En medio del Pacífico, donde hoy el mundo contempla con asombro a las tortugas gigantes, existió un hombre que soñó con fundar un imperio propio. No uno metafórico, sino literal: con rieles, monedas propias y súbditos que no podían escapar. Su nombre era Manuel J. Cobos, y fue conocido como el “Emperador de Galápagos”. Su reino, una plantación de azúcar en la isla San Cristóbal, nació de la innovación y terminó ahogado en el resentimiento y la sangre.
Corría 1866 cuando Cobos llegó a estas islas volcánicas, seducido por la orchilla, un líquen de color púrpura usado en tintes, que empezaba a perder valor frente a los productos sintéticos europeos.
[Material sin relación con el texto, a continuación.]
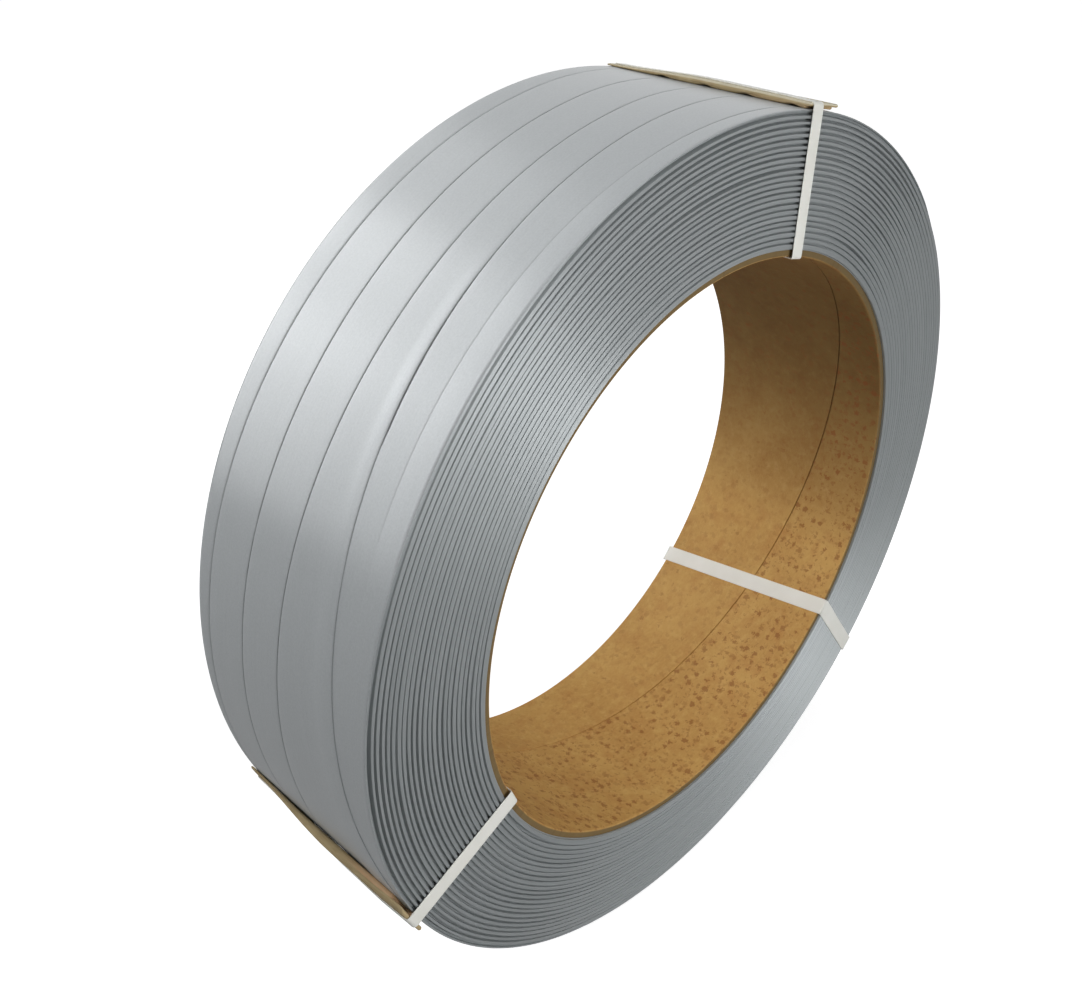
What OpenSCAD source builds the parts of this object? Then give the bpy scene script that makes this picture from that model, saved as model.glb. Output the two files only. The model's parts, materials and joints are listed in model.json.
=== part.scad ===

Tras una década en Baja California, regresó a San Cristóbal en 1880 con un nuevo objetivo: convertir la caña de azúcar en oro líquido. Y lo logró. A golpe de visión empresarial, tenacidad y aprovechando subvenciones del Estado ecuatoriano, fundó “El Progreso”, un ingenio azucarero que llegó a producir 20 mil toneladas anuales de azúcar, mieles, panela y aguardiente. Un prodigio industrial en medio de la nada.
El “Emperador de Galápagos” y su poder
Cobos hizo traer maquinaria escocesa, construyó un sistema para transportar agua desde un cráter volcánico y tendió una red de rieles por donde carros tirados por bueyes llevaban la caña al puerto. Su casa estaba adornada con porcelana inglesa y muñecas francesas para su hija. El ingenio no era sólo una fábrica: era una colonia personal, y él, su monarca absoluto.
Tenía incluso su propia moneda, con la que pagaba a los trabajadores que, en realidad, no tenían dónde gastar. Porque Cobos no sólo importó máquinas: importó una forma de poder feudal. Controlaba la comida, las viviendas, el transporte y hasta la voluntad. El historiador Octavio Latorre, el primero en contar su historia a finales del siglo pasado, lo describió como un hombre “incansable para el trabajo, tenaz en sus propósitos, seguro de sí mismo y de su estrella”. Pero detrás de ese carácter visionario se escondía un ser implacable.
No había distinción entre trabajadores forzados o voluntarios. Todos estaban sometidos a las mismas reglas, a la misma comida racionada, a los mismos castigos. El sistema funcionaba con eficiencia y severidad. Azotes, latigazos y trabajos forzados eran frecuentes. Y en los extremos, la muerte. En un motín ocurrido en 1886, cinco trabajadores fueron ejecutados por orden directa de Cobos.
Destierro y violencia
El castigo más cruel, sin embargo, no fue la muerte, sino el destierro absoluto. El caso más famoso fue el de Camilo Casanova, abandonado por cuatro años en la deshabitada isla Chávez. Sobrevivió como un Robinson Crusoe, dependiendo de la caridad de barcos que pasaban de vez en cuando. Al morir Cobos, aún quedaba un letrero clavado en la isla: “Se ruega no sacar a este hombre, porque es veinte veces criminal”. Un epitafio forzado para un sobreviviente del despotismo.
Finalmente, en 1904, la isla estalló. El abuso acumulado durante décadas terminó por romper la maquinaria perfecta. Esta vez no hubo motín, hubo venganza. Los trabajadores asesinaron a Cobos. El emperador había caído. No por falta de visión, sino por exceso de poder.
Hoy, su legado permanece olvidado, oculto entre la vegetación espesa y el silencio institucional. Los restos del ingenio “El Progreso”, considerados patrimonio ecuatoriano, todavía resisten en la isla San Cristóbal, desmoronándose bajo el peso del olvido.
Las Islas Galápagos han sido consagradas por la ciencia gracias a Charles Darwin y su obra “El origen de las especies”, que las transformó en símbolo de evolución y biodiversidad. Frente a ese relato universal de la naturaleza, la historia de Manuel J. Cobos ha quedado relegada. Y sin embargo, hubo un tiempo en que no sólo se estudiaban a las aves, sino también se fundaban imperios.